For your and his sake I hope you get your act togather real Quickly, of your gonna wind up in the poor house....

Good Luck

txgrassguy
10-14-2008, 04:49 PM
First of all how you word the damage/negligence portion of your employee handbook is directly related to your states' employment guidelines.
Here in Texas, an Employment at Will State, employers have certain "rights" when recovering damages due to employee neglect/negligence.
Several points to consider:
1. The handbook has to be read and understood by the employee. This is usually accomplished by an accompanied signature.
2. There has to be a "grievance" policy, i.e. some method where the employee, without fear of reprisal, can "plead" their case.
3. Some states will allow a "forced" signature, meaning employment is directly contingent on the employee signing the handbook.
4. Implementation of the handbook AFTER an employee has begun with your company is a duck of a different color. In an instance like this your states' employment commission can guide you on what you can and cannot do.
5. Some posters erroneously claim you cannot garnish wages for intentional neglect/abuse. Your rights as an employer/business owner as seen by the federal government is related to several factors: employee head count/type of business/amount of gross sales/state in which the business is located.
6. Wage garnishment also places the business in a peculiar accounting position in terms of how the garnished wage is taxed and accounted for in the business books.
You can establish a policy like what you want but tread carefully as you can open up a can of worms much worse than you may have originally thought.

cleancutccl
10-15-2008, 12:00 AM
I always found it funny how someone will say GREAT GUY........BUT

my friend if this guy is NOT working out, FIRE HIM.

Safety comes 1st.
Cost comes 2nd.

this guy does NOT sound like a GREAT GUY to me. it sounds like he's a terrible employee.
it also sounds like you simply dont know what your doing....

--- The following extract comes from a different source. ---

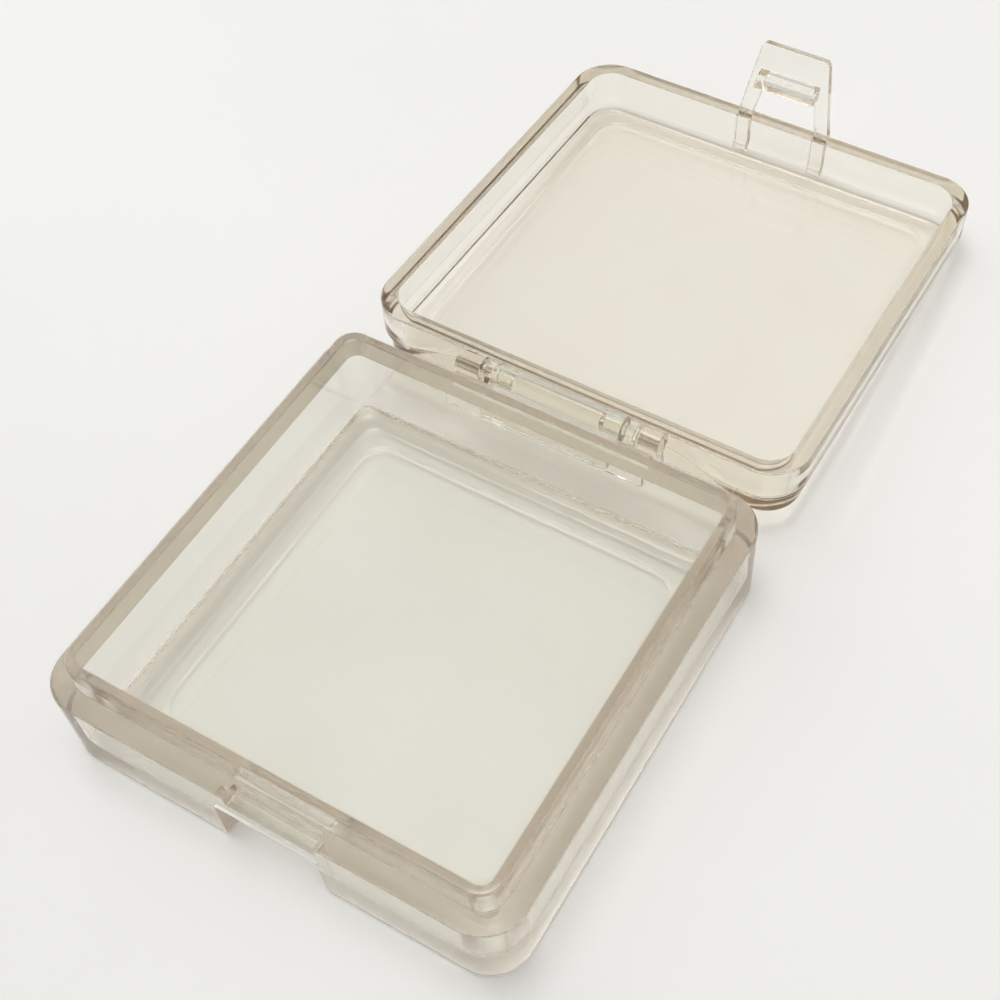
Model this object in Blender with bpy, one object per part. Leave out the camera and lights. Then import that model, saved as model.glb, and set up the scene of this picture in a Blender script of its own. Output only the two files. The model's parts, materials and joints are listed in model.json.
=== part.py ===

For your and his sake I hope you get your act togather real Quickly, of your gonna wind up in the poor house....

Good Luck

Been doing this 5 years, just seeing how others handle situations like this.

cleancutccl
10-15-2008, 12:04 AM
First off, I never even had in mind to take money away from the employee, that is stupid and very unprofessional. What i was getting at is if some of you do a 3 strikes your out thing or weight it more towards each situation whether or not the employee is worth having around. By the way this employee is a very hard worker always does what he is told and gets the job done, the downside is that (I believe) he does not have any mechanical smarts (ability to know when there is a problem with something before it becomes a big problem). I will put something into our employee manual about it, and have our attorney go over it before it gets put into writing. Probably finish out the season with this guy, and then demote him to landscape laborer or landscape leadman, nothing to do with mowing anymore.